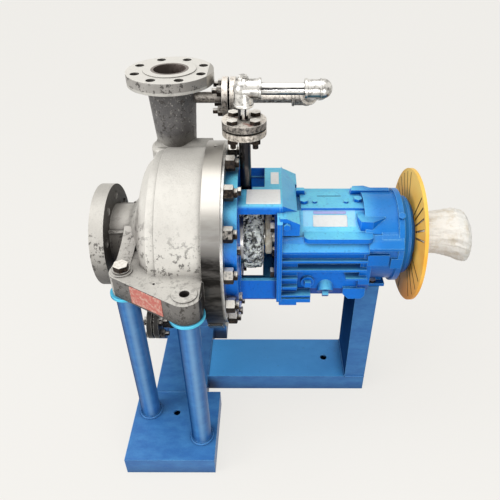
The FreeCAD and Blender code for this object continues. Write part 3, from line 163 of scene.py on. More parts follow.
def mix_shaders(tree, share, first, second):
    mix = add_node(tree, "MixShader")
    feed(mix.inputs["Fac"], share)
    link(first.outputs[0], mix.inputs[1])
    link(second.outputs[0], mix.inputs[2])
    return mix


def make_floor():
    mesh = bpy.data.meshes.new("floor_sheet")
    sheet = bmesh.new()
    bmesh.ops.create_grid(sheet, x_segments=2, y_segments=2, size=9.0)
    sheet.to_mesh(mesh)
    sheet.free()
    floor = new_object("floor_sheet", mesh)
    material = bpy.data.materials.new("floor_paper")
    material.use_nodes = True
    tree = material.node_tree
    tree.nodes.clear()
    lit = add_node(tree, "BsdfDiffuse", Color=floor_grey)
    paper = add_node(tree, "Emission", Color=paper_white, Strength=1.0)
    bounce = add_node(tree, "BsdfDiffuse", Color=bounce_grey)
    shown = mix_shaders(tree, paper_share, lit, paper)
    out = add_node(tree, "OutputMaterial")
    link(mix_shaders(tree, seen_directly(tree), bounce, shown).outputs[0], out.inputs["Surface"])
    mesh.materials.append(material)
    return floor


def make_world():
    world = bpy.data.worlds.new("pale_room")
    bpy.context.scene.world = world
    world.use_nodes = True
    tree = world.node_tree
    tree.nodes.clear()
    room = add_node(tree, "Background", Color=room_white, Strength=room_strength)
    paper = add_node(tree, "Background", Color=backdrop_white, Strength=1.0)
    out = add_node(tree, "OutputWorld")
    link(mix_shaders(tree, seen_directly(tree), room, paper).outputs[0], out.inputs["Surface"])


floor = make_floor()
make_world()
print("floor", floor.name, "and world", bpy.context.scene.world.name)

# %% [markdown]
# Lamps
#
# The pump stands in a bright room with broad light from above, so tops read nearly white and
# sides that face the viewer fall off fast. A room with windows could be built round it. A wide
# ceiling light, a softbox on the left and a weak one in front give the same shading.

# %% Lamps
def add_lamp(name, kind, place, aim, power, **values):
    """Lamp at place that shines towards aim."""
    data = bpy.data.lights.new(name, kind)
    data.energy = power
    for setting, value in values.items():
        setattr(data, setting, value)
    turn = (Vector(aim) - Vector(place)).to_track_quat("-Z", "Y").to_matrix().to_4x4()
    new_object(name, data).matrix_world = Matrix.Translation(place) @ turn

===

■ **PROBLEM DESCRIPTION**: Quote every line of the data, word for word.

■ **THE SOLUTION**:
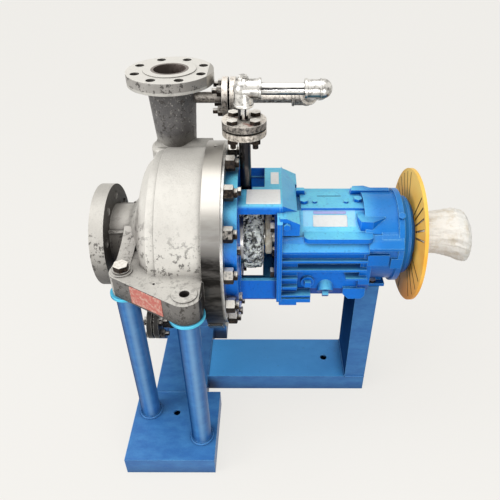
The FreeCAD and Blender code for this object continues. Write part 3, from line 163 of scene.py on. More parts follow.
def mix_shaders(tree, share, first, second):
    mix = add_node(tree, "MixShader")
    feed(mix.inputs["Fac"], share)
    link(first.outputs[0], mix.inputs[1])
    link(second.outputs[0], mix.inputs[2])
    return mix


def make_floor():
    mesh = bpy.data.meshes.new("floor_sheet")
    sheet = bmesh.new()
    bmesh.ops.create_grid(sheet, x_segments=2, y_segments=2, size=9.0)
    sheet.to_mesh(mesh)
    sheet.free()
    floor = new_object("floor_sheet", mesh)
    material = bpy.data.materials.new("floor_paper")
    material.use_nodes = True
    tree = material.node_tree
    tree.nodes.clear()
    lit = add_node(tree, "BsdfDiffuse", Color=floor_grey)
    paper = add_node(tree, "Emission", Color=paper_white, Strength=1.0)
    bounce = add_node(tree, "BsdfDiffuse", Color=bounce_grey)
    shown = mix_shaders(tree, paper_share, lit, paper)
    out = add_node(tree, "OutputMaterial")
    link(mix_shaders(tree, seen_directly(tree), bounce, shown).outputs[0], out.inputs["Surface"])
    mesh.materials.append(material)
    return floor


def make_world():
    world = bpy.data.worlds.new("pale_room")
    bpy.context.scene.world = world
    world.use_nodes = True
    tree = world.node_tree
    tree.nodes.clear()
    room = add_node(tree, "Background", Color=room_white, Strength=room_strength)
    paper = add_node(tree, "Background", Color=backdrop_white, Strength=1.0)
    out = add_node(tree, "OutputWorld")
    link(mix_shaders(tree, seen_directly(tree), room, paper).outputs[0], out.inputs["Surface"])


floor = make_floor()
make_world()
print("floor", floor.name, "and world", bpy.context.scene.world.name)

# %% [markdown]
# Lamps
#
# The pump stands in a bright room with broad light from above, so tops read nearly white and
# sides that face the viewer fall off fast. A room with windows could be built round it. A wide
# ceiling light, a softbox on the left and a weak one in front give the same shading.

# %% Lamps
def add_lamp(name, kind, place, aim, power, **values):
    """Lamp at place that shines towards aim."""
    data = bpy.data.lights.new(name, kind)
    data.energy = power
    for setting, value in values.items():
        setattr(data, setting, value)
    turn = (Vector(aim) - Vector(place)).to_track_quat("-Z", "Y").to_matrix().to_4x4()
    new_object(name, data).matrix_world = Matrix.Translation(place) @ turn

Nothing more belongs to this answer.